EPA war on coal will raise utility rates

January 24, 2013

Some Oklahomans are concerned that a deal struck between Public Service Company of Oklahoma and the Environmental Protection Agency could lead to a dramatic increase in home energy prices.

A watchdog group, Oklahoma Industrial Energy Consumers, is upset about a settlement between PSO and the EPA that could raise electricity rates in Tulsa residences by 25 percent.

The EPA is trying to eliminate coal as a source for generation of electricity and two PSO plants, both in Oologah, have been targets. Sources say that under this new agreement, PSO would close both of those plants and then petition the Oklahoma Corporation Commission for huge rate increases to build one or more new natural-gas powered plants.

OIEC, an association of large consumers of energy in Oklahoma, said those giant rate increases could damage industry, including paper mills, cement factories, glass plants, plastic manufacturers, food processors and a host of other firms that employ thousands of state workers.

One of the motivations for eliminating coal-fired plants in Oklahoma is the EPA’s Regional Haze Rule. In June, the 10th Circuit Court of Appeals issued an order for a stay in enforcing the rule in OG&E’s four electric plants in other parts of the state pending a hearing on the OG&E’s attempt to keep the coal-fired plants.

The EPA Haze rule is supposed to reduce pollution from coal-fired plants and industry to “improve visibility” at wilderness areas, such as the 59,000-acre Wichita Mountain Wildlife Refuge near Lawton.

Without the Regional Haze Rule in place, PSO would be in compliance with its coal-fired plants and would not be justified in a forced switch to natural gas.

In April, U.S. Sen. Jim Inhofe criticized the settlement and the “EPA’s war on affordable energy.”

The deal drew the praise of the Sierra Club, an extremist environmentalist group.

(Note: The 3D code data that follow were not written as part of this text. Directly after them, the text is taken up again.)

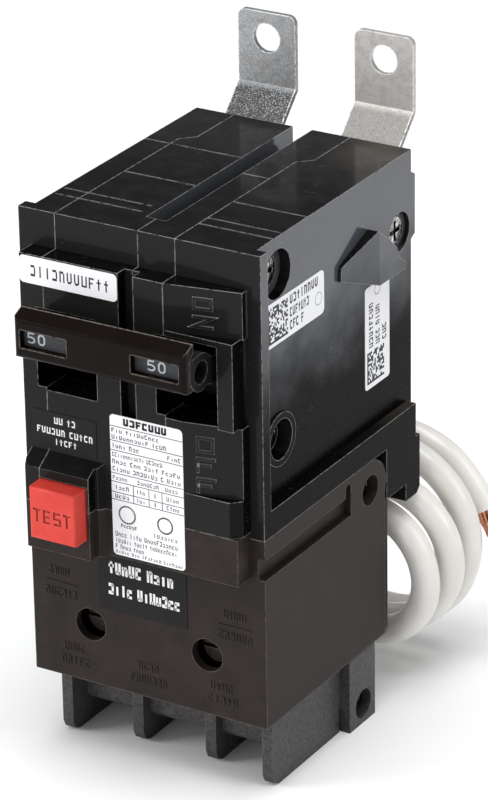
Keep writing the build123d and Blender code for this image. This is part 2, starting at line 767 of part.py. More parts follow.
def build_lugs():
    """Box lugs, their screws reached from the front or, for the neutral, from the back."""
    left = pole_centres["left"]
    right = pole_centres["right"]
    for name, x, facing in (("left_load", left, -1), ("neutral_load", 0, 1), ("right_load", right, -1)):
        lug = block(x - lug_half, x + lug_half, lug_y0, lug_y1, lug_z0, lug_z1)
        lug = chamfer(lug.edges().filter_by(Axis.Z), 0.8)
        lug -= rod_z(x, lug_bore_y, lug_z0 - 1, lug_z1 + 1, lug_bore_r)
        tip = lug_bore_y + facing * (lug_bore_r - 0.4)
        mouth = lug_y0 if facing < 0 else lug_y1
        under_head = mouth + facing * (lug_screw_travel + lug_head_gap)
        outside = under_head + facing * lug_head_thick
        span = sorted((tip, outside))
        lug -= rod_y(x, span[0] - 1, span[1] + 1, screw_hole_z, lug_screw_r + running_gap)
        save(f"{name}_lug", lug)
        head = sorted((under_head, outside))
        screw = rod_y(x, span[0], span[1], screw_hole_z, lug_screw_r)
        screw += rod_y(x, head[0], head[1], screw_hole_z, lug_head_r)
        slot = sorted((outside, outside - facing * 1.2))
        screw -= block(x - 4, x + 4, slot[0], slot[1], screw_hole_z - 0.4, screw_hole_z + 0.4)
        save(f"{name}_screw", screw)


def build_ground_fault_unit():
    core = rod_z(0, toroid_y, toroid_low, toroid_high, toroid_r)
    core -= rod_z(0, toroid_y, toroid_low - 1, toroid_high + 1, toroid_bore_r)
    save("current_transformer", core)
    board = block(-22.0, 22.0, 39.4, 41.0, module_front, 35.0)
    board -= rod_y(0, 38, 43, screw_hole_z, access_r)
    board -= rod_x(-30, 30, ear_y, ear_z, boss_r + 0.3)
    save("circuit_board", board)
    parts = [block(-3.0, 3.0, 37.6, 39.4, 22.0, 27.0), block(11.0, 16.0, 36.4, 39.4, 5.0, 12.0),
             rod_y(18.5, 33.0, 39.4, 20.0, 3.0), rod_y(-9.0, 34.5, 39.4, 8.0, 2.6),
             block(-20.0, -14.0, 38.2, 39.4, 4.0, 7.0), rod_y(-2.0, 35.5, 39.4, 5.0, 2.0)]
    save("board_components", *parts)
    coil = rod_z(plunger_x, plunger_y, 16.0, 28.0, 3.7) - rod_z(plunger_x, plunger_y, 15, 29, plunger_r + 0.3)
    save("solenoid_coil", coil)
    frame = block(plunger_x - 3.7, plunger_x + 3.7, plunger_y - 4.5, plunger_y + 3.7, 28.0, 29.2)
    frame += block(plunger_x - 3.7, plunger_x + 3.7, plunger_y - 4.5, plunger_y + 3.7, 14.8, 16.0)
    frame += block(plunger_x - 3.7, plunger_x + 3.7, plunger_y + 3.7, plunger_y + 4.7, module_front, 29.2)
    frame -= rod_z(plunger_x, plunger_y, 10, 30, plunger_r + 0.3)
    save("solenoid_frame", frame)
    plunger = rod_z(plunger_x, plunger_y, 13.0, plunger_tip, plunger_r)
    plunger += rod_z(plunger_x, plunger_y, 33.0, 33.8, plunger_r + 1.1)
    save("solenoid_plunger", plunger)
    spring = rod_z(plunger_x, plunger_y, 29.2, 33.0, plunger_r + 1.0)
    spring -= rod_z(plunger_x, plunger_y, 29.0, 34.0, plunger_r + 0.4)
    save("plunger_spring", spring)


def build_load_wires():
    """Wires from each bimetal and the neutral lug, through the transformer's hole."""
    top = case_bottom + front_wall
    for side, centre in pole_centres.items():
        sign = 1 if centre > 0 else -1
        near = sign * 3.2
        start_y = bimetal_y - 1.5
        points = [(centre, start_y, top), (centre, start_y, 33.5), (near, toroid_y - 1.5, 33.5),
                  (near, toroid_y - 1.5, 19.8), (centre, lug_y1 + 3.0, 15.0), (centre, lug_y1, 15.0)]
        save(f"{side}_load_wire", bent_rod(points, load_wire_r, [2.4, 2.4, 2.4, 1.6]))
    points = [(0, 12.0, lug_z1), (0, 12.0, 33.5), (0, toroid_y + 2.5, 33.5), (0, toroid_y + 2.5, 18.5),
              (pigtail_x, 35.5, 14.0), (pigtail_x, 35.5, pigtail_z), (pigtail_x, 40.2, pigtail_z)]
    save("neutral_wire", bent_rod(points, load_wire_r, [2.4, 2.4, 2.4, 2.4, 2.0]))


def build_labels():
    """Printed films on the front faces and on the right pole's side."""
    fronts = []
    for x0, x1, z0, z1, y in front_label_places:
        fronts.append(block(x0, x1, y - label_thick, y, z0, z1))
    save("front_labels", *fronts)
    side_x = pole_centres["right"] + body_half
    sides = []
    for y0, y1, z0, z1 in side_label_places:
        sides.append(block(side_x, side_x + label_thick, y0, y1, z0, z1))
    save("side_labels", *sides)


# ---------------------------------------------------------------- neutral pigtail
def coil_ring(spec, y0, y1):
    x, z, outer, inner = spec
    return rod_y(x, y0, y1, z, outer) - rod_y(x, y0 - 1, y1 + 1, z, inner)


def build_pigtail():
    bush = rod_y(pigtail_x, 40.2, pigtail_start, pigtail_z, bush_r - 1.0)
    bush += rod_y(pigtail_x, pigtail_start, pigtail_start + 1.0, pigtail_z, bush_r)
    bush -= rod_y(pigtail_x, 39, pigtail_start + 2, pigtail_z, 2.0)
    save("pigtail_bush", bush)
    save("neutral_pigtail", rod_y(pigtail_x, pigtail_start + 1.0, coil_start, pigtail_z, wire_r))
    coil = coil_ring(coil_front, coil_start, coil_step) + coil_ring(coil_back, coil_step, coil_end)
    save("pigtail_coil", coil)
    angle = math.radians(tail_angle)
    radius = coil_back[2] - wire_r
    x = coil_back[0] + radius * math.cos(angle)
    z = coil_back[1] + radius * math.sin(angle)
    down = Plane(origin=(x, tail_y, z), z_dir=(math.sin(angle), 0, -math.cos(angle)))
    save("pigtail_end", down * Pos(0, 0, tail_length / 2) * Cylinder(tail_r, tail_length))


build_poles()
build_case_screws()
build_toggles()
build_tie_bar()
build_tie_pin()
build_line_side()
build_contact_arms()
build_pivot_pins()
build_arc_chutes()
build_cradles()
build_trip_units()
build_trip_bar()
build_toggle_springs()
build_module()
build_back_plate()
build_module_screws()
build_test_button()
build_lugs()
build_ground_fault_unit()
build_load_wires()
build_labels()
build_pigtail()
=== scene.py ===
import math

import bmesh
import bpy
import numpy as np
from bpy.props import FloatProperty, FloatVectorProperty, IntProperty, PointerProperty
from mathutils import Matrix, Vector


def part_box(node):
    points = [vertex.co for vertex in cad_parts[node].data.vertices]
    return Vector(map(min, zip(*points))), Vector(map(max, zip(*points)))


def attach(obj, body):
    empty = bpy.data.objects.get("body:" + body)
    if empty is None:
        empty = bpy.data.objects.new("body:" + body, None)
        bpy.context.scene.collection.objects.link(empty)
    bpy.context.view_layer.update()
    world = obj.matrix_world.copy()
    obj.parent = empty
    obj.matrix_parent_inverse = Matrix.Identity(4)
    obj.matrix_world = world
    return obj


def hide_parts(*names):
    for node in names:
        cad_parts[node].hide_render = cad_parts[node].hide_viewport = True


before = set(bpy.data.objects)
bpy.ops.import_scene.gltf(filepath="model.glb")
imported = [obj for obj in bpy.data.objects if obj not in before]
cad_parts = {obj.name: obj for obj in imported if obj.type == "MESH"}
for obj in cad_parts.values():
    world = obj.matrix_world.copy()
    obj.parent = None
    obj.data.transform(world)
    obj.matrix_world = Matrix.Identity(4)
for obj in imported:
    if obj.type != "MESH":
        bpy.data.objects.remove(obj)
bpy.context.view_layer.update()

bl_info = {
    "name": "Two-pole breaker dressing",
    "version": (1, 0, 0),
    "blender": (4, 5, 0),
    "location": "3D View > Sidebar > Breaker",
    "description": "Finishes, labels, lettering, neutral pigtail and studio for a two-pole breaker",
    "category": "Object",
}

MM = 0.001
STRAP_BACK = 66.3                      # drawing Y of the line straps' back
CASE_TOP = 94.0                        # drawing Z of the poles' tops
SHOULDER_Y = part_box("left_line_strap")[1].y - STRAP_BACK * MM
JOINT_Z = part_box("left_pole_base")[1].z - CASE_TOP * MM
SHIFT = np.array([0.0, SHOULDER_Y, JOINT_Z])
RIGHT_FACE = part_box("side_labels")[0].x / MM
FRONT_FACE = -4.5                      # drawing Y of the raised front faces
SEED = 7


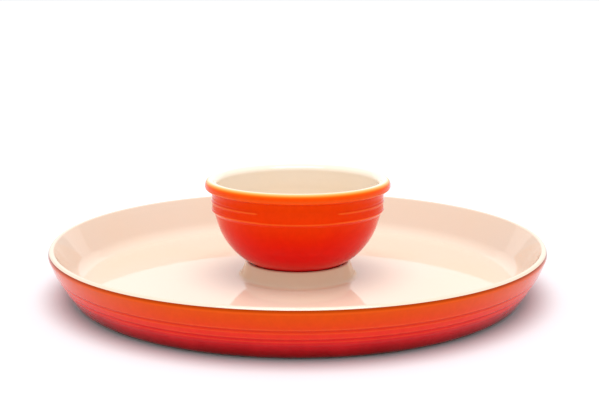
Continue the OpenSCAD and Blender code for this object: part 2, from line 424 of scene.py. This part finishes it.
CREAM = rgb(229, 208, 189)
CREAM_WARM = rgb(230, 207, 185)
# A lighter copy of the same cream for the bowl's inside: painted light, as if more light fell into the
# bowl.
LIT_BOWL_CREAM = rgb(240, 226, 208)
LIT_BOWL_CREAM_WARM = rgb(241, 225, 204)
# Painted shade and orange bounce light for the cream around the pedestal, under the bowl.
CREAM_PAINTED_BOUNCE = rgb(222, 190, 156)
CREAM_POOL = rgb(228, 207, 182)
CREAM_STAIN = rgb(244, 200, 140)
SPECK = rgb(120, 84, 56)
# Dark red for the hollows: partly the glaze pooling there, partly painted shade in the grooves.
POOL_AND_SHADE_RED = rgb(184, 16, 3)
CLAY = rgb(205, 186, 158)
CLAY_DARK = rgb(176, 152, 121)
# Light orange for convex edges: partly the glaze thinning there, partly a painted highlight on the
# ribs.
THIN_EDGE_AND_HIGHLIGHT_ORANGE = rgb(255, 116, 44)

# Colours by height, from the foot up, and the heights where they begin and end.
BOWL_SPAN = (15, 73)
WALL_SPAN = (0, 34)
BOWL_STOPS = [
    (0, rgb(214, 8, 10)),
    (0.3, rgb(224, 12, 8)),
    (0.5, rgb(232, 30, 4)),
    (0.68, rgb(240, 56, 3)),
    (0.85, rgb(242, 60, 3)),
    (1, rgb(244, 80, 2)),
]
# The wall's lowest stops are very dark: partly the glaze's own crimson, partly painted shade where the
# wall turns under towards the table.
WALL_STOPS = [
    (0, rgb(110, 4, 8)),
    (0.1, rgb(150, 10, 16)),
    (0.22, rgb(184, 18, 30)),
    (0.4, rgb(248, 44, 46)),
    (0.6, rgb(236, 64, 26)),
    (0.8, rgb(232, 76, 14)),
    (1, rgb(230, 82, 8)),
]
# Colours by distance from the line where the cream begins.
LIP_FADE = [
    (0, rgb(248, 196, 134)),
    (0.25, rgb(250, 162, 84)),
    (0.45, rgb(250, 134, 46)),
    (0.65, rgb(250, 112, 16)),
    (0.85, rgb(247, 94, 6)),
    (1, rgb(244, 80, 2)),
]
RIM_FADE = [(0, rgb(150, 50, 4)), (0.3, rgb(176, 60, 4)), (1, rgb(218, 78, 8))]


# ---- Materials


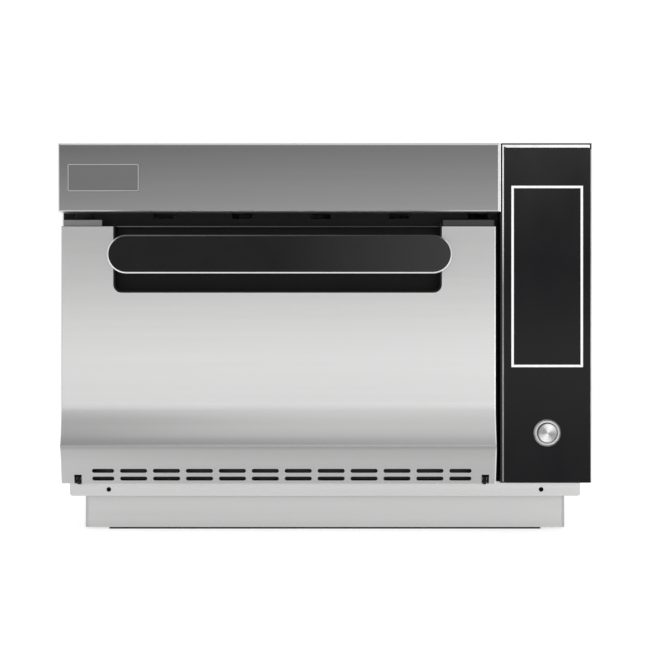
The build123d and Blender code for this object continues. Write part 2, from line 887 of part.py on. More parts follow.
def face_edges(solid):
    """Edges round the door's face: its outline at both ends and its top."""
    near = solid.edges().filter_by(lambda edge: edge.center().Y < skin_inner_y)
    ends = near.filter_by(lambda edge: edge.bounding_box().size.X < door_sheet)
    top = near.filter_by(lambda edge: edge.center().Z > door_top_z - door_sheet
                         and edge.bounding_box().size.X > door_sheet)
    return ends + top


def door_skin():
    """Stainless outer skin: bulged lip, side and top folds, slots, hinge notches and pocket cut-out."""
    back_y = skin_y + skin_flange_depth
    outer = along_x(skin_profile(skin_y, back_y), door_left_x, door_right_x)
    outer = fillet(face_edges(outer), skin_fold_radius)
    inner = along_x(skin_profile(skin_inner_y, back_y + overrun), door_left_x + door_sheet,
                    door_right_x - door_sheet)
    inner = inner & block(door_left_x, door_right_x, skin_y - lip_reach, back_y + overrun + overrun,
                          door_bottom_z + door_sheet, door_top_z - door_sheet)
    skin = outer - inner
    left, right, bottom = pocket_edges()
    opening = rounded(left, right, bottom, door_top_z + pocket_bottom_drop, pocket_corner_radius)
    skin = skin - along_y(opening, skin_y - overrun, back_y + overrun)
    skin = skin - block(door_left_x - overrun, door_right_x + overrun, skin_y + lip_bottom_flange,
                        back_y + overrun, door_bottom_z - overrun, door_bottom_z + door_sheet)
    reach = channel_reach()
    for x in hinge_places():
        skin = skin - block(x - notch_width / 2, x + notch_width / 2, skin_y - lip_reach - overrun,
                            back_y + overrun, door_bottom_z - overrun, door_bottom_z + notch_height)
        skin = skin - block(x - reach, x + reach, skin_inner_y, back_y + overrun,
                            door_bottom_z - overrun, door_bottom_z + door_sheet)
    for cutter in lip_slot_cutters():
        skin = skin - cutter
    return skin


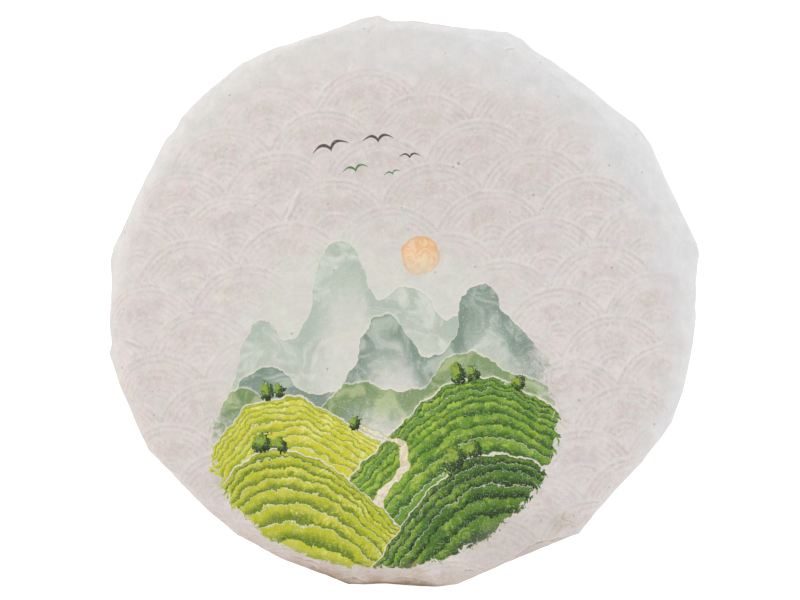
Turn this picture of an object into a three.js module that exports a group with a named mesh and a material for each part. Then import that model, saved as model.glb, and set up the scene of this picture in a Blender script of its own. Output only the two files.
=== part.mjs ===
// A pressed tea cake in its paper wrapper, lying flat with the printed side up.
// Millimetres. +X is to the right and +Y away as the printed side is looked at,
// +Z is up. The origin is on the surface it rests on, below the middle of its box.
//
// The cake is a low dome, thickest at the centre, with a rounded rim. The paper is
// drawn straight from one fold to the next, so that the rim is a polygon of flat
// facets with a small peak at each fold. Underneath, the paper runs in pleats to
// the centre, where it is gathered and tucked into a shallow dimple.
import * as THREE from 'three';

// ---- driving dimensions ----
const HEIGHT = 26;            // at the centre of the dome
const DOME_RADIUS = 100;      // where DOME_DROP is measured
const DOME_DROP = 8;          // how far the top falls from the centre to the rim
const DOME_POWER = 4;         // flat in the middle, steeper towards the rim
const RIM_TOP_RUN = 9;        // how far in from the edge the rim starts to turn down
const RIM_FOOT_RUN = 8;       // how far in from the edge the foot starts to turn up
const WIDEST_Z = 9.5;         // height of the widest line of the rim
const FACET_ROUND = 2.3;      // roundness of the rim's section on a facet
const PEAK_ROUND = 1.65;      // and at a fold, where it is drawn to a blunt edge
const PEAK_SPREAD = 3.2;      // degrees over which a fold's edge fades out
const DEPTH_STRETCH = 1.005;  // how much deeper the outline is than it looks

const DIMPLE_RADIUS = 27;     // the hollow under the middle
const DIMPLE_DEPTH = 3.6;
const KNOT_RADIUS = 7;        // the tucked end of the paper in the dimple
const KNOT_RISE = 1.9;
const FOOT_INNER = 34;        // the flat ring that it rests on runs from here out
const PLEAT_STEP = 0.45;      // height of one pleat over the next, off the flat ring
const PLEATS_PER_FACET = 1;

const LUMP = 0.22;            // unevenness of the pressed leaf under the paper
const STEP_DEG = 2.5;         // angle between two columns of points
const TOP_RINGS = 9;
const RIM_RINGS = 5;

// Folds round the rim: angle in degrees from +X, distance from the centre, and how
// far the facet that follows, anticlockwise, bows out from a straight line.
const FOLDS = [
  [9.5, 101.2, -0.1],
  [34.5, 99.2, 0.2],
  [49.5, 95.6, -0.8],
  [66.3, 98.2, 0.0],
  [95.0, 97.0, 0.7],
  [122.8, 97.6, 1.0],
  [142.5, 98.3, 0.5],
  [170.2, 101.0, -0.1],
  [190.4, 102.0, 0.4],
  [209.8, 100.7, 0.6],
  [234.3, 97.8, 1.1],
  [258.6, 97.6, 0.2],
  [280.2, 98.0, -0.9],
  [305.0, 98.3, 0.2],
  [326.2, 96.9, 0.0],
  [335.8, 99.3, 0.2],
  [347.5, 98.6, 0.3],
];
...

According to a Sierra Club press release, “The (Oologah) plant’s retirement is a major victory for public health in Oklahoma.” It is the 107th coal-fired plant to be closed since the Sierra Club launched a campaign to stop the use of coal.

OIEC calls PSO’s deal “bad public policy” because it eliminates “fuel diversity” and leaves PSO completely dependent on natural gas to generate electricity.

Replacing the Oologah plants unnecessarily will cost almost $2 billion, according to OIEC.

According to a letter from OIEC, “This adverse effect of this settlement is unwise, especially here, where PSO’s Northeastern generating units have a long remaining useful life and can utilize abundant, low-cost, low-sulphur coal to keep electricity costs low for Oklahoma ratepayers.”

PSO would have to go to the Oklahoma Corporation Commission for any rate hikes but being “forced” by EPA to abandon two working plants to build two new plants would probably leave commissioners no choice but to OK new rates. If commissioners deny the hikes, PSO could go to court and would probably win.

The terms of the PSO-EPA settlement include:

• Retiring one of its Northeastern Oklahoma coal-fired plant in 2016.

• Retrofitting the other plant at a cost of $256 million and then retiring it by 2026.

• Limiting the output of the remaining plant to 50-70 percent by 2021.

The EPA wants full depreciation of all capital investments at the coal plants by 2026.

According to an analysis by PSO, the EPA natural gas plan will be $2 billion more costly than using coal. That assumes a “carbon tax disadvantage” of $1.1 billion for the coal retrofit option.

PSO estimates that if the settlement is enacted, it will cost their customers about $164 million a year beginning in 2016 or about a 15.5 percent increase in rates. And rates will go up later as less and less coal is used for electricity.

Coal Hard Facts

• Coal generates 42 percent of the world’s electricity.

• The Top 5 coal producers:

1. China, 2. United States, 3. India, 4. Australia, 5. Indonesia

• There are 1,004 billion tons of coal reserves in the world – 130 years worth at the rate of output in 2011.

• America produces 45 percent of its electricity with coal. China produces 79 percent with coal.

• The United States ranks fourth behind Indonesia, Australia and Russia in coal exports.

• China is the No. 1 importer of coal.